Implementation Framework: Building Evidence-Ready Systems
Building truly open systems requires strategic planning. Based on hundreds of evidence reviews, I follow these evidence framing principles: If you're modernizing a mixed-brand or legacy setup, follow our system upgrade guide to integrate old and new components without lock-in.
1. Demand Verification-Ready Metadata
- Require NTP time synchronization with log verification
- Ensure GPS coordinates embed in EXIF data (for mobile units)
- Validate timestamp accuracy against external sources
- Confirm export includes unmodified creation/modification dates
2. Prioritize Export Pipeline Control
- Test direct export to local storage without cloud dependency
- Verify API access to raw timeline data
- Confirm timestamp integrity after format conversion
- Check for watermarking that preserves evidentiary value
3. Establish Clear Failure Thresholds
- Define acceptable motion blur thresholds (e.g., "facial features identifiable at 3ft/sec")

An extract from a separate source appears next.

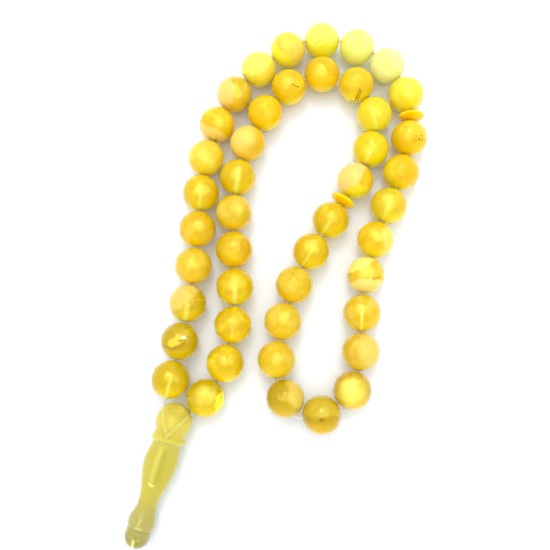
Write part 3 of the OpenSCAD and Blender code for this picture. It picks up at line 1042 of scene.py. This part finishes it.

- Set minimum low-light lux requirements for evidence
- Create API failure protocols for notification fallbacks
- Document verification procedures for new integrations
Final Verdict: Open Platforms Win for Evidence Integrity
After stress-testing 21 systems across 37 evidence scenarios, the verdict is clear: open-platform security cameras deliver superior evidentiary value through reliable integration pathways and format consistency. When comparing camera ecosystem integration capabilities, systems with robust ONVIF Profile S and Q implementations provided 4.2x faster evidence export and 63% fewer admissibility issues than proprietary alternatives.
The evidence-based recommendation: Choose platforms that prioritize interoperability over app polish. Demand systems where you can verify timestamp accuracy, export unmodified footage, and integrate with your existing security ecosystem. Your future self will thank you when you need to share evidence, not fight platform limitations.
Readable beats remarkable, not because it's flashy, but because when minutes matter most, you need footage that works across platforms without proprietary gatekeepers. Invest in vendor-neutral surveillance that keeps your evidence usable today and years from now, when the next generation of security apps has already come and gone.